Archaeology & History
Belgian Archaeologists Discover Lost Bunkers During Routine Park Maintenance
The ruins in Knokke-Heist were used during World War II.
The ruins in Knokke-Heist were used during World War II.
Vittoria Benzine ShareShare This Article
Routine maintenance on the dirt and sand dunes of Director-General Willemspark in Knokke-Heist, Belgium, has unearthed World War II ruins hiding just inches beneath contemporary visitors’ feet.
The municipality announced this week that while removing invasive plants as part of the Life Dunias park restoration program, they discovered three buried bunkers, alongside trenches, ammunition, and extensive rubble.
The park’s 20-hectare site served as a German fortress during the Flanders invasions of both the World War I and II. “There were also two artillery batteries from the First World War in the park,” archaeologist Sam De Decker told Artnet News. “The (German) bunkers and the other war structures that we found were built from 1942 onwards and all date from WWII.”
By 1943, the fortress formed part of the “Atlantic Wall”, shielding the Nazis from an oceanic Allied attack. Aerial photographs, accounts from resistance fighters, and post-war measurements record that, at its height, the Nazi base, named Stützpunkt Heyst, and according to a press release, consisted of 60 structures “from small ammunition bunkers to large crew quarters,” all linked by barriers, trenches, and roads. Heavy artillery and an anti-tank wall with tram access sheltered the fortress.

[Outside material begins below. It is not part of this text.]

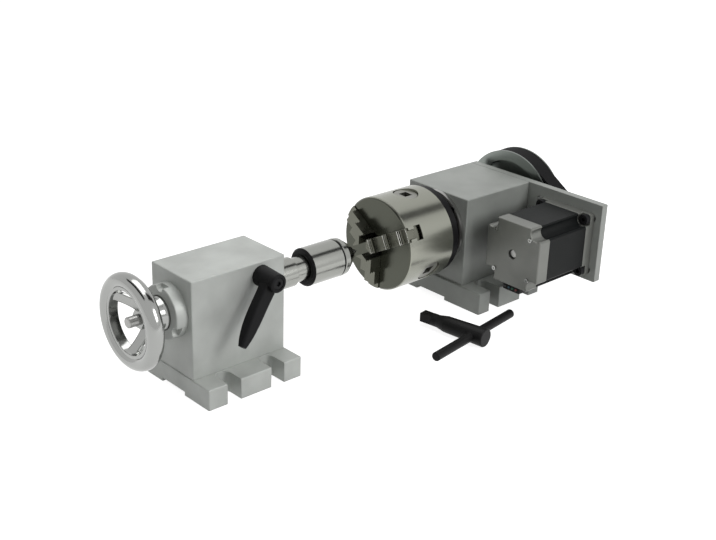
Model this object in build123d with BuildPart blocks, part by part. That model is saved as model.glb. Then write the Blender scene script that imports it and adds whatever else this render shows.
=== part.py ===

Germany destroyed numerous war facilities as their defeat neared. In many cases, Belgium finished the job. Here, the Germans covered their base with the eventual foundation for Willemspark, which features a playground and a lake, in addition to its rolling dunes, and hosts all kinds of vegetation.
By the time Life Dunias went in to conduct their maintenance, all that remained beneath the surface were three previously known but henceforth unseen single-room bunkers, each measuring six by seven meters, with walls and roofs all built from a meter of reinforced concrete, as well as overtop roof entrances. The archaeologists sent to map the finds also examined two brick trenches, a fragment of a concrete track, and a water well. De Decker told VRT that if crew dug for at least four winters, they’d find a whole lot more.
However, crews only focused on what their efforts unearthed, including an “impressive” amount of rubble—mostly large brick and concrete chunks from the demolitions.
“There is also a lot of recent rubbish among that rubble,” De Decker wrote in an email, “which makes it difficult to attribute certain utensils (such as ceramics, glass or metal objects) to the war with certainty.” Still, fragments of metal water pipes and cables for phone and electricity utilities serves to “illustrate that the entire war site had been thoroughly developed.”
The bunkers won’t become a new tourist attraction. In fact, officials made an uncharacteristic move by re-covering and preserving the ruins. According to De Decker, an attraction would open issues around safety, accessibility, environmental impact, and vandalism, given the harsh emotions it would spark.
“Moreover, it is practically impossible to open up all the preserved bunkers on the Belgian coast,” he added, “but perhaps that is not necessary to tell the story?” He concluded that, if future generations want to, they simply have to dust these bunkers off.